┌──

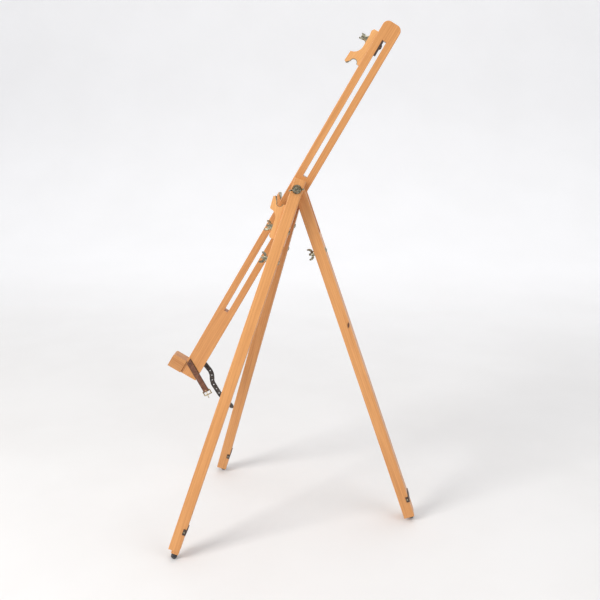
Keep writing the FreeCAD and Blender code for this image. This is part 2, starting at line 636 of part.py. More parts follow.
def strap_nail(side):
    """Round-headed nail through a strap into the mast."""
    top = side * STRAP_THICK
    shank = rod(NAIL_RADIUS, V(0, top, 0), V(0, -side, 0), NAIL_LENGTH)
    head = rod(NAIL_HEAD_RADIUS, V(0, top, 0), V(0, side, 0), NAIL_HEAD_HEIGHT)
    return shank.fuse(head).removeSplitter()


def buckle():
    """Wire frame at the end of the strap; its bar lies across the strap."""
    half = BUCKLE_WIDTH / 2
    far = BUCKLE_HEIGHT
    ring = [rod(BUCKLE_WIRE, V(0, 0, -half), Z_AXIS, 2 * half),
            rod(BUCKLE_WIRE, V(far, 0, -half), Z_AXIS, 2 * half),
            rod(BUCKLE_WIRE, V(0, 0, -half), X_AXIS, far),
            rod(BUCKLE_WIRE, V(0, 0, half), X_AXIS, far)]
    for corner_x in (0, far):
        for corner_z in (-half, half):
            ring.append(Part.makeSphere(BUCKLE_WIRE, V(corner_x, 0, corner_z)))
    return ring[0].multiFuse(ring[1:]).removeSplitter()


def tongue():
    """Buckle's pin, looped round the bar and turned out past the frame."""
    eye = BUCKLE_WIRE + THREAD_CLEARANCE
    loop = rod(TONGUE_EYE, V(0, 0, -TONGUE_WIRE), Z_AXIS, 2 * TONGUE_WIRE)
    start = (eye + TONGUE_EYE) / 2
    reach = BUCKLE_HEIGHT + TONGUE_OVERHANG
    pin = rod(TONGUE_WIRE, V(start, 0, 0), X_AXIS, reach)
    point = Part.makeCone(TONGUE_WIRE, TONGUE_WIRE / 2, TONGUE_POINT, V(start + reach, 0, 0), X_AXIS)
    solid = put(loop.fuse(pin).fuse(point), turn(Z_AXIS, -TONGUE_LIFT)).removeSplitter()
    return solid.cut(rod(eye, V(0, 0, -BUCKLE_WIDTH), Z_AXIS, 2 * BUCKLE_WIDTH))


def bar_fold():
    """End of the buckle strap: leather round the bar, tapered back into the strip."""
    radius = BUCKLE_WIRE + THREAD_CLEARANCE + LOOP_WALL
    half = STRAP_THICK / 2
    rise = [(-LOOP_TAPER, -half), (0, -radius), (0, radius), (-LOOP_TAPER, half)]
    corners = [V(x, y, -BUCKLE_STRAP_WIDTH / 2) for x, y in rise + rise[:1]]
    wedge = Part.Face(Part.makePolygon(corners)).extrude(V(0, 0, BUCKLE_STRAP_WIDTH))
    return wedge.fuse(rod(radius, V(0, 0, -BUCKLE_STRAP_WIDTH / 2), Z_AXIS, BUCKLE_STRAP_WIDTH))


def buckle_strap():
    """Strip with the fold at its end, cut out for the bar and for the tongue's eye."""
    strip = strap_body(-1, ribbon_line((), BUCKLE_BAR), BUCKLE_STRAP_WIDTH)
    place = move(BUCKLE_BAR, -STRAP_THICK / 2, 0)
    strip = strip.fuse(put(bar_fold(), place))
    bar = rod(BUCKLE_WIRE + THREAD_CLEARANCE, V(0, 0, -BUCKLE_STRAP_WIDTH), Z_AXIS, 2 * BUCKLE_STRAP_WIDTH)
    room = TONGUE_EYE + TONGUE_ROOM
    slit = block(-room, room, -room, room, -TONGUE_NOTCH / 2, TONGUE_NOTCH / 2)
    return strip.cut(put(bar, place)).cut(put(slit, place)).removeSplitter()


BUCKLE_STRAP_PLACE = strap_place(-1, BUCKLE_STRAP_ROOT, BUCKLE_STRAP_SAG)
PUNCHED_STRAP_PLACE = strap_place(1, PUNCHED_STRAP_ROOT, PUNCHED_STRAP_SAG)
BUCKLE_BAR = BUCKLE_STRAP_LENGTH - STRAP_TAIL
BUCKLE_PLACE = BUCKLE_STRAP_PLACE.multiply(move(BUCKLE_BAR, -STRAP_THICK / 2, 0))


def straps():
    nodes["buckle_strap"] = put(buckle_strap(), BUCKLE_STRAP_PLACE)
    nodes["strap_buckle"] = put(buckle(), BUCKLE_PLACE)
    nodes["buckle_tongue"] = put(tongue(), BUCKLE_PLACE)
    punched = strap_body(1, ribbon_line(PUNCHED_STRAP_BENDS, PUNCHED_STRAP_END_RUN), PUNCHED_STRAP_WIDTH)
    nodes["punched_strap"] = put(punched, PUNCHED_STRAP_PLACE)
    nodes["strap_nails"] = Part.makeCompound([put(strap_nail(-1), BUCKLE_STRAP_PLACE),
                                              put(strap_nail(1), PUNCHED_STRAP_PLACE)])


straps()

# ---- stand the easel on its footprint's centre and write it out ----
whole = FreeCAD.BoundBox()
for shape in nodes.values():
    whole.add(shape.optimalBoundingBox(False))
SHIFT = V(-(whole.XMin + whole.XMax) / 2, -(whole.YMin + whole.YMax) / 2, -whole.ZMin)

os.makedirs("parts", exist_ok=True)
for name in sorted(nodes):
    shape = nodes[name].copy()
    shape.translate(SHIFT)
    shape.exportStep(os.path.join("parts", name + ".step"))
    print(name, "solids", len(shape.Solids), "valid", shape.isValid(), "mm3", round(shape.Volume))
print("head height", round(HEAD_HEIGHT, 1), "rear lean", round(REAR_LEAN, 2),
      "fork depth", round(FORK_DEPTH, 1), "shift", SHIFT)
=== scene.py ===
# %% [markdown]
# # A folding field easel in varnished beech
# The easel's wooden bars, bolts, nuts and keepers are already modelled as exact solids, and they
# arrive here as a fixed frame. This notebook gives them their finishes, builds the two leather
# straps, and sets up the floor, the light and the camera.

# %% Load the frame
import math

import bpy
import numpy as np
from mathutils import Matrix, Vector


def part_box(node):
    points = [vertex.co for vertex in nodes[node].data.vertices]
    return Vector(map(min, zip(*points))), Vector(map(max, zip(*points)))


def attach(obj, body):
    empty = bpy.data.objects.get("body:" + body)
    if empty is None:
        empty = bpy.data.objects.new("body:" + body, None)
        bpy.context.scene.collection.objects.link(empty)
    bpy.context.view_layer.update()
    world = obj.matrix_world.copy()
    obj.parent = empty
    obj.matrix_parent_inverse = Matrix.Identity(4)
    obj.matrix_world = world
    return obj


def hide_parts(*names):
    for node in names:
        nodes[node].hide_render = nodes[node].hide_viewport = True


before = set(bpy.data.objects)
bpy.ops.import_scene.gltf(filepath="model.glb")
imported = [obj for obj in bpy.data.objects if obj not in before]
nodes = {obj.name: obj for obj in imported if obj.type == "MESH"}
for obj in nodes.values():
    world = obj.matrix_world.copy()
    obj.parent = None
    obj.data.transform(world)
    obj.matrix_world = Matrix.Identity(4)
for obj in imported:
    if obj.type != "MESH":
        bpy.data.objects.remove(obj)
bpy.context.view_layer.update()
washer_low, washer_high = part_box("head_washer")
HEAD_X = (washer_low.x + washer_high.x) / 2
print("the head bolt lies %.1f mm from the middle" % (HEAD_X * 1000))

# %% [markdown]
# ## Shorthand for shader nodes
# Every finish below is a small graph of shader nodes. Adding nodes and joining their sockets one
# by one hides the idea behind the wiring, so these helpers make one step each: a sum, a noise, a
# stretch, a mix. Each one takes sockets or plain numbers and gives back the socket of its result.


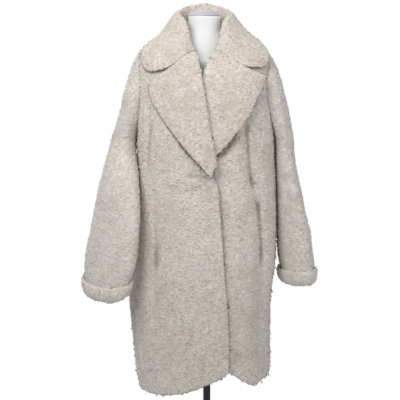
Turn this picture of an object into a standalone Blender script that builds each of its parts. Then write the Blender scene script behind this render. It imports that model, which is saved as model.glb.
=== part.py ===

└──

In the listing above, find the line containing "# ---- stand" and the line containing "in imported if". Output them and every line between, exactly, and nothing else.

# ---- stand the easel on its footprint's centre and write it out ----
whole = FreeCAD.BoundBox()
for shape in nodes.values():
    whole.add(shape.optimalBoundingBox(False))
SHIFT = V(-(whole.XMin + whole.XMax) / 2, -(whole.YMin + whole.YMax) / 2, -whole.ZMin)

os.makedirs("parts", exist_ok=True)
for name in sorted(nodes):
    shape = nodes[name].copy()
    shape.translate(SHIFT)
    shape.exportStep(os.path.join("parts", name + ".step"))
    print(name, "solids", len(shape.Solids), "valid", shape.isValid(), "mm3", round(shape.Volume))
print("head height", round(HEAD_HEIGHT, 1), "rear lean", round(REAR_LEAN, 2),
      "fork depth", round(FORK_DEPTH, 1), "shift", SHIFT)
=== scene.py ===
# %% [markdown]
# # A folding field easel in varnished beech
# The easel's wooden bars, bolts, nuts and keepers are already modelled as exact solids, and they
# arrive here as a fixed frame. This notebook gives them their finishes, builds the two leather
# straps, and sets up the floor, the light and the camera.

# %% Load the frame
import math

import bpy
import numpy as np
from mathutils import Matrix, Vector


def part_box(node):
    points = [vertex.co for vertex in nodes[node].data.vertices]
    return Vector(map(min, zip(*points))), Vector(map(max, zip(*points)))


def attach(obj, body):
    empty = bpy.data.objects.get("body:" + body)
    if empty is None:
        empty = bpy.data.objects.new("body:" + body, None)
        bpy.context.scene.collection.objects.link(empty)
    bpy.context.view_layer.update()
    world = obj.matrix_world.copy()
    obj.parent = empty
    obj.matrix_parent_inverse = Matrix.Identity(4)
    obj.matrix_world = world
    return obj


def hide_parts(*names):
    for node in names:
        nodes[node].hide_render = nodes[node].hide_viewport = True


before = set(bpy.data.objects)
bpy.ops.import_scene.gltf(filepath="model.glb")
imported = [obj for obj in bpy.data.objects if obj not in before]
nodes = {obj.name: obj for obj in imported if obj.type == "MESH"}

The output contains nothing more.